STATED GOAL: Include in the output exactly the lines from the opening of the data through the line containing "UPPER_RADIUS = 7.0 * MM", and nothing more.

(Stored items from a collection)
## Start
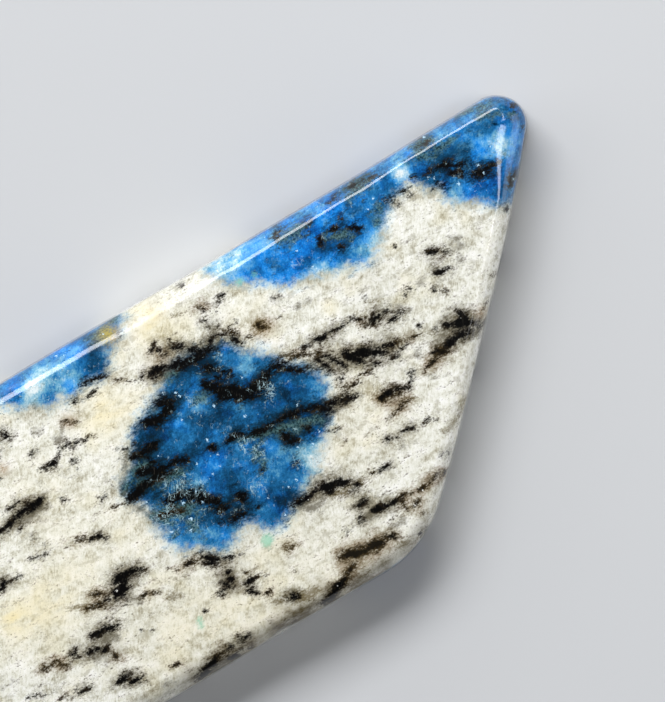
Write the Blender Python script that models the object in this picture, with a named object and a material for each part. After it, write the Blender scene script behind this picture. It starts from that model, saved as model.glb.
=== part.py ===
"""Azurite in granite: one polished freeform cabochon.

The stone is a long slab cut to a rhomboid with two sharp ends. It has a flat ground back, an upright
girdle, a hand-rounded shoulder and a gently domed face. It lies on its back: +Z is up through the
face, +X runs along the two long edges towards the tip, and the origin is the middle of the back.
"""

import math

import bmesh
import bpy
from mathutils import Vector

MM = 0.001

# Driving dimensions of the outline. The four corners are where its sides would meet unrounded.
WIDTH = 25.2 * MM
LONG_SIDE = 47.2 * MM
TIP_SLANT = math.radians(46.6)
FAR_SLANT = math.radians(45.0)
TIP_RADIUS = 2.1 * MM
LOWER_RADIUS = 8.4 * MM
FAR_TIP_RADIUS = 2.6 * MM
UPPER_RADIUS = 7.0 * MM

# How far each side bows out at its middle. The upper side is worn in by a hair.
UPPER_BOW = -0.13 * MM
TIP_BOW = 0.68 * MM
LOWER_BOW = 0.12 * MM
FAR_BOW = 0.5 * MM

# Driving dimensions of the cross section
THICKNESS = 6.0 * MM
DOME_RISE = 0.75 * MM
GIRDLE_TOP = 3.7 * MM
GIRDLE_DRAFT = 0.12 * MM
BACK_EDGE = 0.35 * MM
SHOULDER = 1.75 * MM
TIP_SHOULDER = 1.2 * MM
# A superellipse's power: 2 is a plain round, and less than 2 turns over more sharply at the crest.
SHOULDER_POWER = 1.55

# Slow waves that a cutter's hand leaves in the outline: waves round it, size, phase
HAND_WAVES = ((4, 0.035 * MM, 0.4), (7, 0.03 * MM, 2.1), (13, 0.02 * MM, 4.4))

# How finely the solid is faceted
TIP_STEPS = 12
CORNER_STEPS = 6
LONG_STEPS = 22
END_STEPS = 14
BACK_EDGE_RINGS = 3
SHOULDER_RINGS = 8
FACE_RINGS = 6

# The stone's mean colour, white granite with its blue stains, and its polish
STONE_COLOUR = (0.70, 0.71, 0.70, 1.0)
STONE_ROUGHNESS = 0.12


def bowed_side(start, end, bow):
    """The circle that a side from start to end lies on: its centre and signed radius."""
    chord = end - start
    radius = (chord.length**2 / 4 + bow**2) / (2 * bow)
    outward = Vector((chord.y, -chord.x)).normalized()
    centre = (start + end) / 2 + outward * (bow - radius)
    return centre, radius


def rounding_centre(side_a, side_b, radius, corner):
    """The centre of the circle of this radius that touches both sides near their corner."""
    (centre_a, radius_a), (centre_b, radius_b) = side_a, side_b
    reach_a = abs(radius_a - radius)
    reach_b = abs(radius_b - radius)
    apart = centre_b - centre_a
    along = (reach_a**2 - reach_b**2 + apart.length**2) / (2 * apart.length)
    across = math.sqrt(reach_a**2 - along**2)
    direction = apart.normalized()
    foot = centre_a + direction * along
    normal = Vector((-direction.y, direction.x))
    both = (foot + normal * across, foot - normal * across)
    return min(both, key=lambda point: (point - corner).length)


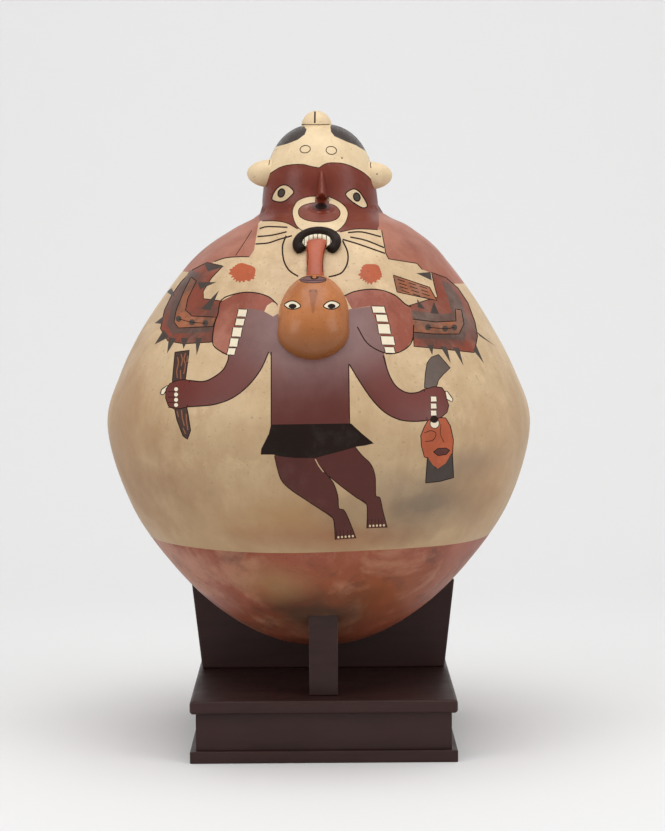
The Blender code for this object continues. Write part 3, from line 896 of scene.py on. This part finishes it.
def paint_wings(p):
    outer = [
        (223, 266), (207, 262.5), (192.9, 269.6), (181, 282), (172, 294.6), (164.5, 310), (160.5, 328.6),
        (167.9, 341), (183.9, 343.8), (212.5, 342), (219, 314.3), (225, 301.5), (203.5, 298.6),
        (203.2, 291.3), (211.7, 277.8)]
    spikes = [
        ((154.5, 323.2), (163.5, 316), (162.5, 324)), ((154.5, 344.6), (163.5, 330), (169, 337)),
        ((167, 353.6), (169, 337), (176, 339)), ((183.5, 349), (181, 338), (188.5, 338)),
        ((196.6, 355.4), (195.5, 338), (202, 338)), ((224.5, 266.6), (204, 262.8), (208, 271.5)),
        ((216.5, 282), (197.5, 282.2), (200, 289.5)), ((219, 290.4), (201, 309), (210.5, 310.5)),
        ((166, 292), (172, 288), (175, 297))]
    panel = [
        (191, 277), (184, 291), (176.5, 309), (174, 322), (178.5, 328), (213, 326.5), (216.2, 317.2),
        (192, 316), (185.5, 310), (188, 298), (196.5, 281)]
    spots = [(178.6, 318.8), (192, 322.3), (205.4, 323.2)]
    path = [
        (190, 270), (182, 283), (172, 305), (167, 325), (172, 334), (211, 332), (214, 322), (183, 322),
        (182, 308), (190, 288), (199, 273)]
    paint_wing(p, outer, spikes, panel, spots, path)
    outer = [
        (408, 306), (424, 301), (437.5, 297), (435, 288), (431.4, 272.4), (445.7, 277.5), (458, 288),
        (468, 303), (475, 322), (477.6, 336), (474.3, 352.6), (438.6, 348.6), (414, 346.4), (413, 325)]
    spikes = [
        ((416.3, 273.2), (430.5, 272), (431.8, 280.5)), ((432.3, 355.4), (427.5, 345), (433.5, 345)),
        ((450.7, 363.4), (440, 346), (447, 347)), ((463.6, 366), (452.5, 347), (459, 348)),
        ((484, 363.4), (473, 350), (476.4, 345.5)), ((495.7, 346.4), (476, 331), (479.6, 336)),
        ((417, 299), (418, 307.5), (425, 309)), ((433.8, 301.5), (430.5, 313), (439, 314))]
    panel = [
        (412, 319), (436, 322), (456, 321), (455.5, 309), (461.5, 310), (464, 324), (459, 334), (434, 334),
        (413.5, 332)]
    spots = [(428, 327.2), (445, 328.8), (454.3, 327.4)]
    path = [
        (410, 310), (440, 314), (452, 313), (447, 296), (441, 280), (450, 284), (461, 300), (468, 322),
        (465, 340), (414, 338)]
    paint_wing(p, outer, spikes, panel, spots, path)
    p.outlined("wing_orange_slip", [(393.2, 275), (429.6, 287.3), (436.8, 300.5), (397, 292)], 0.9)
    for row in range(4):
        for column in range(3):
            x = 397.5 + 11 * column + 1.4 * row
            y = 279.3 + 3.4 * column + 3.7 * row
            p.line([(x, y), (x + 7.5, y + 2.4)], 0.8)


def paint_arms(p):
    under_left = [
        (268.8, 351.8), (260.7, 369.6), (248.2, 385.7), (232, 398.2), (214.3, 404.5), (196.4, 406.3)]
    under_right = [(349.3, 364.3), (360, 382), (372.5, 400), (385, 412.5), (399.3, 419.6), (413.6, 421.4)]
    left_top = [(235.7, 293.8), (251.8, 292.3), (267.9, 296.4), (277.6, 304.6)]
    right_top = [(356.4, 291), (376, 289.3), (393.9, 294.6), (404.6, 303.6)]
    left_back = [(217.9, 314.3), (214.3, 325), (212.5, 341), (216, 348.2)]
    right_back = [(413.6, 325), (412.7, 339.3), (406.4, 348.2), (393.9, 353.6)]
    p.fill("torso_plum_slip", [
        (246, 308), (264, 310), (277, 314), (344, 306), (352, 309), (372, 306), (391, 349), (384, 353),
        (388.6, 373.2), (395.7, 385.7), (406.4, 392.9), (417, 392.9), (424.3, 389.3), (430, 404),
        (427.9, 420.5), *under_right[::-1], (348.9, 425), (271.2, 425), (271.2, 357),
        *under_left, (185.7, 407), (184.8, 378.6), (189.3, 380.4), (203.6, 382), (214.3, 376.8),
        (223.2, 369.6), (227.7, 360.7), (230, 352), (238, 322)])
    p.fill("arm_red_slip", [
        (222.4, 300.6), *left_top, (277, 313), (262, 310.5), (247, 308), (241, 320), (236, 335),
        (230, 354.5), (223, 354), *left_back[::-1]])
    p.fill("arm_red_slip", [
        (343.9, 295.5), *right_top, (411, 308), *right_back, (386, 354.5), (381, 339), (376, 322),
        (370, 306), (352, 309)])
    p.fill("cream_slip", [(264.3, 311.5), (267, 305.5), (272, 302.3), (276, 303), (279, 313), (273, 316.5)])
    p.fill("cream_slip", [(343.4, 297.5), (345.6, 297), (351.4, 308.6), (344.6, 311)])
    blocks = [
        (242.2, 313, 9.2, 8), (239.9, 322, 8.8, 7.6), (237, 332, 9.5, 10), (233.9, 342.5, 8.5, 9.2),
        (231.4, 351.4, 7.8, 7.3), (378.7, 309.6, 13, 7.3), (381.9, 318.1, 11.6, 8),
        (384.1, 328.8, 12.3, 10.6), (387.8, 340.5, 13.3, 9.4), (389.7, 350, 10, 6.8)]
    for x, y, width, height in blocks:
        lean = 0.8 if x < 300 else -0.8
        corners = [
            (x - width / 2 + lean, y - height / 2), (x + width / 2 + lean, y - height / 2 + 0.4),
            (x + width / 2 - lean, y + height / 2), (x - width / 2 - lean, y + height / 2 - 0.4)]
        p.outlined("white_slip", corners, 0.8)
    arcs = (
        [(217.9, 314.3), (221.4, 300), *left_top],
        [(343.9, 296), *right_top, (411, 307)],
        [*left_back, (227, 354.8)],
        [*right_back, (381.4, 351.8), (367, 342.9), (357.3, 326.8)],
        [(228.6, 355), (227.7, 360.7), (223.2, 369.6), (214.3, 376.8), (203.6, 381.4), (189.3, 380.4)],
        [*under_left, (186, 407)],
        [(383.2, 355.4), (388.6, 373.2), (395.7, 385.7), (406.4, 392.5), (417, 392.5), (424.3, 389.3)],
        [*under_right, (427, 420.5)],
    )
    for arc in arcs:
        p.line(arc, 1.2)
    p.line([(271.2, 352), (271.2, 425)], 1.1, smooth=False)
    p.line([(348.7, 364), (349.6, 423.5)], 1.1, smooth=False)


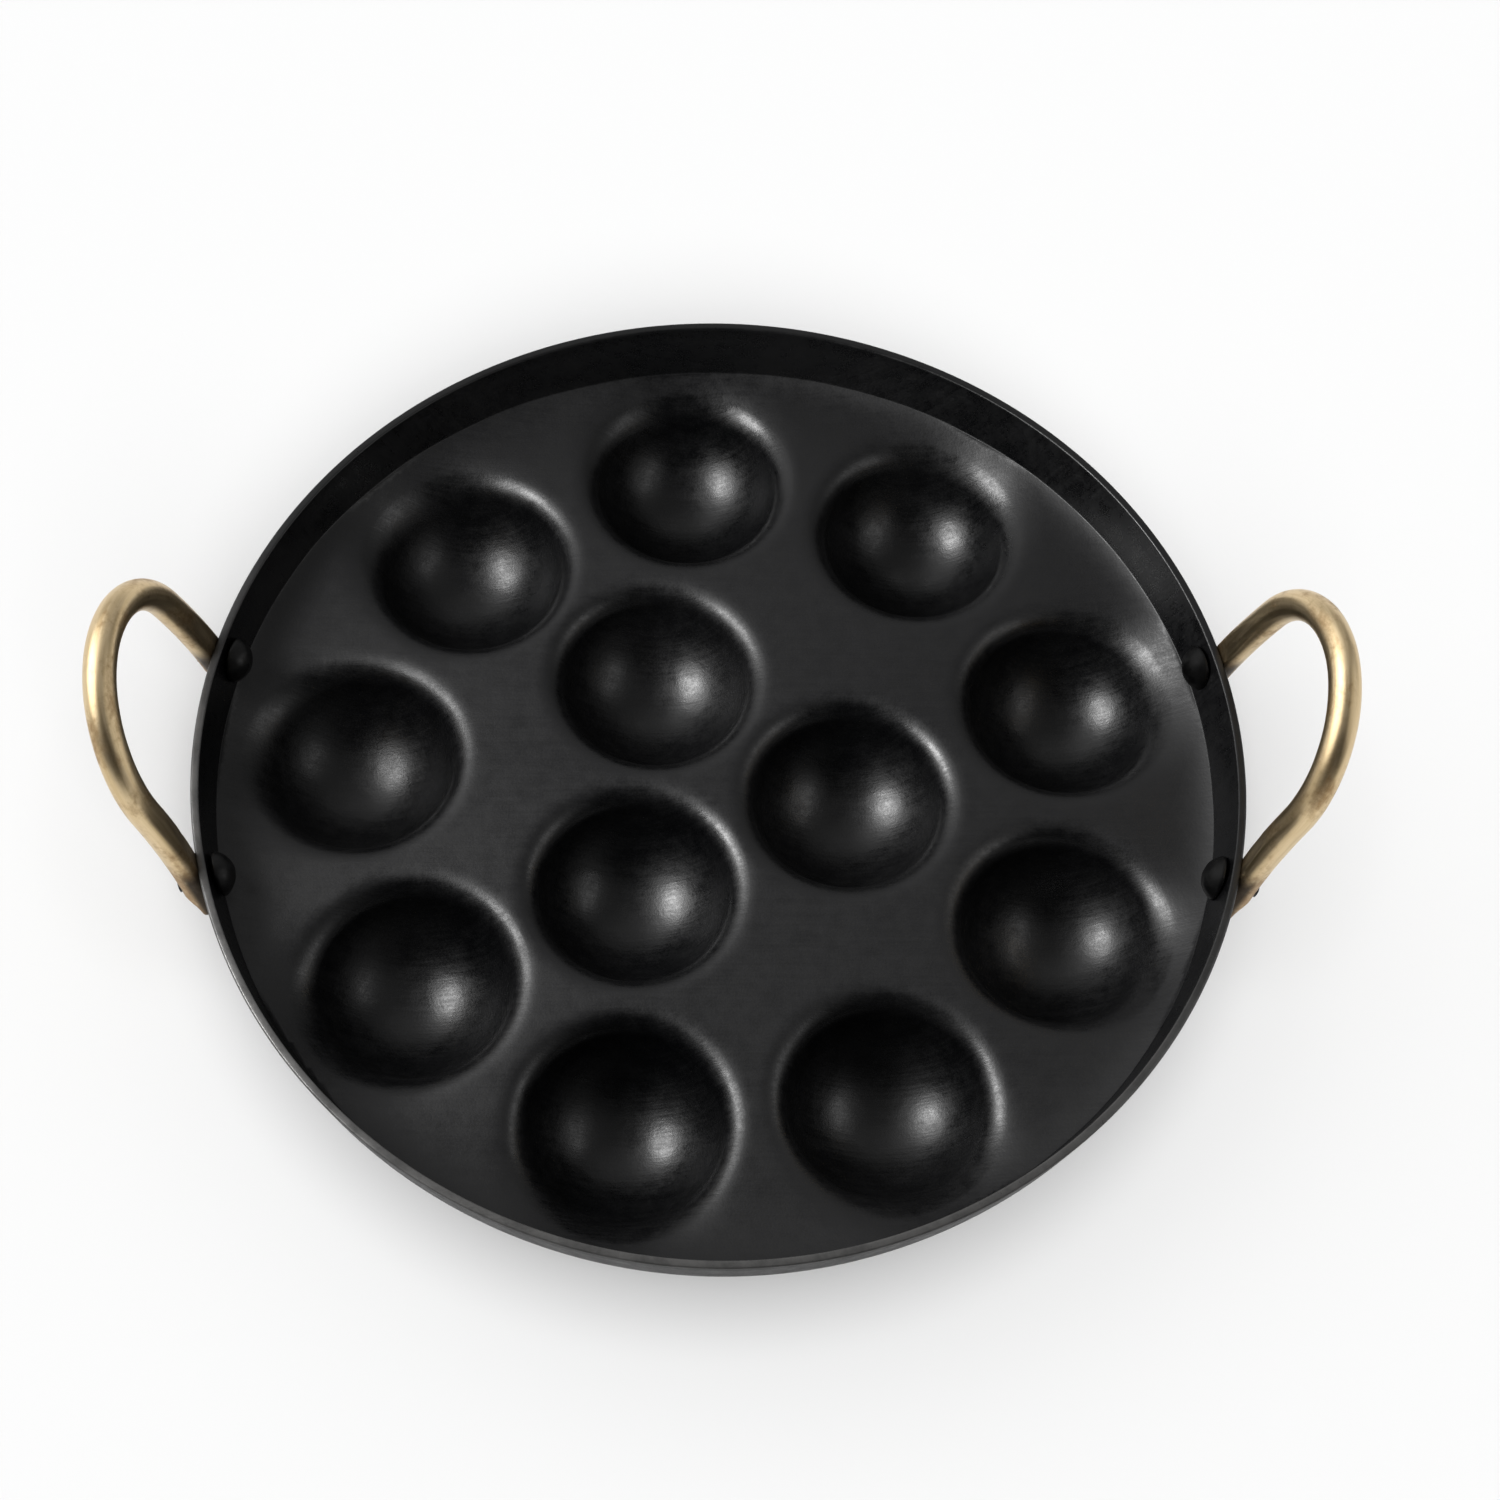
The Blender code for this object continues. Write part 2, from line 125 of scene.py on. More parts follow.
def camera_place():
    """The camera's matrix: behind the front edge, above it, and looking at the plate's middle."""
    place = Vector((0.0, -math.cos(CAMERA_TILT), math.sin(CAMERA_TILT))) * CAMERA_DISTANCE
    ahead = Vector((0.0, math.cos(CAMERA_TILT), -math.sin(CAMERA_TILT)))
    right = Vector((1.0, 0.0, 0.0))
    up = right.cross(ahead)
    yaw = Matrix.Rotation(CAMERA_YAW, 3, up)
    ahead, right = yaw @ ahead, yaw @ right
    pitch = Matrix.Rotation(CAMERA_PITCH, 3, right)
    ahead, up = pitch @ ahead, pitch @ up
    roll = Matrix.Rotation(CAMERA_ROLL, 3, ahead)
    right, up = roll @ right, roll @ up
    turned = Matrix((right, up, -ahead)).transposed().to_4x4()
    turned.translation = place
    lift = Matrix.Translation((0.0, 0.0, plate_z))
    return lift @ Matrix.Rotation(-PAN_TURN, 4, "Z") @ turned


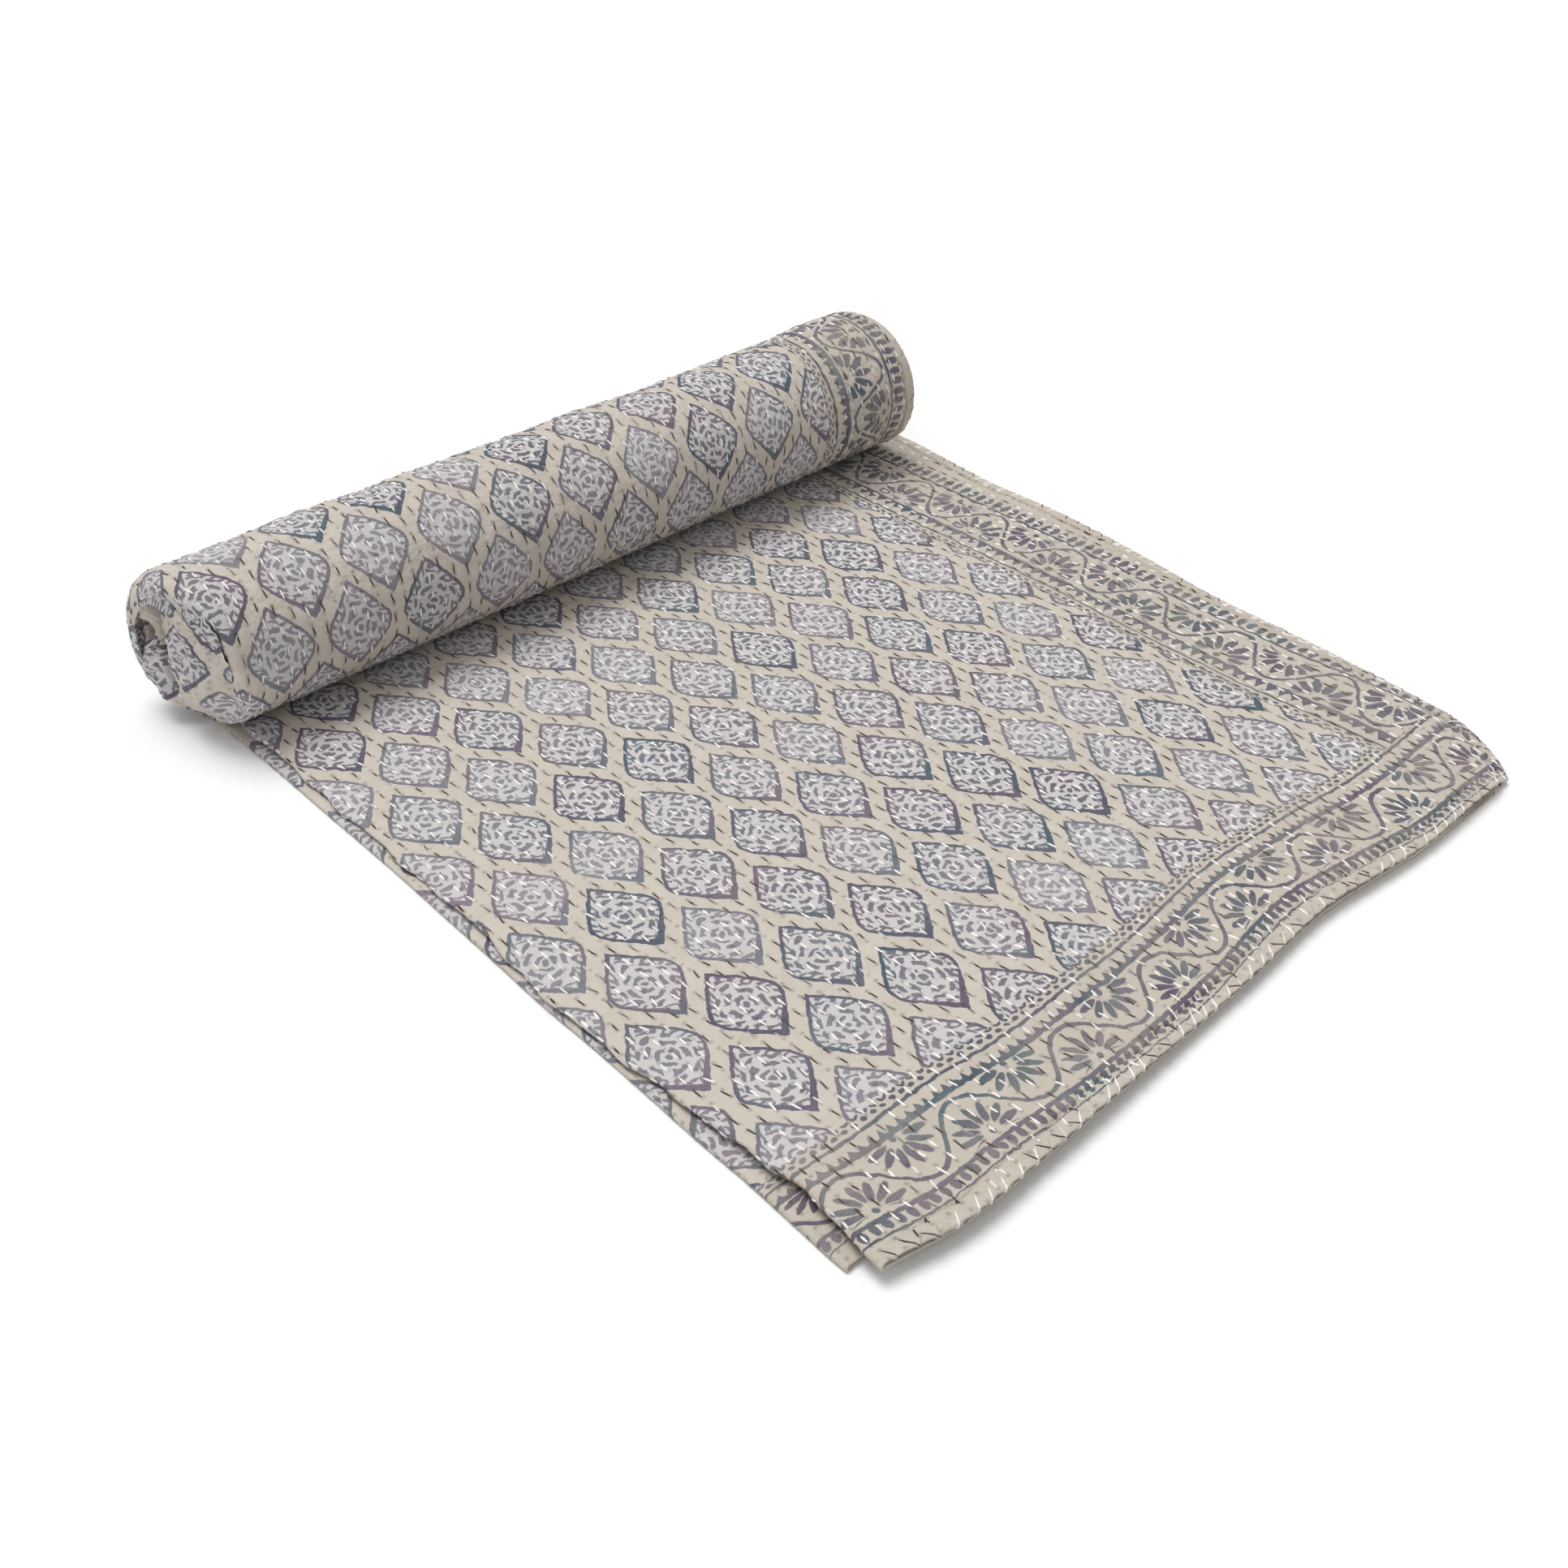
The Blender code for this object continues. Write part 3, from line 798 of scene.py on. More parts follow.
## End
RESPONSE TO THE EXERCISE:
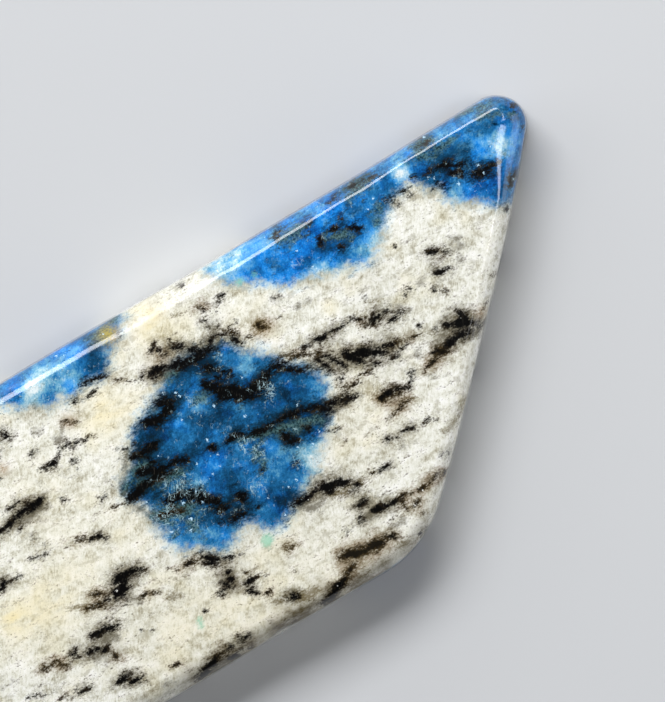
Write the Blender Python script that models the object in this picture, with a named object and a material for each part. After it, write the Blender scene script behind this picture. It starts from that model, saved as model.glb.
=== part.py ===
"""Azurite in granite: one polished freeform cabochon.

The stone is a long slab cut to a rhomboid with two sharp ends. It has a flat ground back, an upright
girdle, a hand-rounded shoulder and a gently domed face. It lies on its back: +Z is up through the
face, +X runs along the two long edges towards the tip, and the origin is the middle of the back.
"""

import math

import bmesh
import bpy
from mathutils import Vector

MM = 0.001

# Driving dimensions of the outline. The four corners are where its sides would meet unrounded.
WIDTH = 25.2 * MM
LONG_SIDE = 47.2 * MM
TIP_SLANT = math.radians(46.6)
FAR_SLANT = math.radians(45.0)
TIP_RADIUS = 2.1 * MM
LOWER_RADIUS = 8.4 * MM
FAR_TIP_RADIUS = 2.6 * MM
UPPER_RADIUS = 7.0 * MM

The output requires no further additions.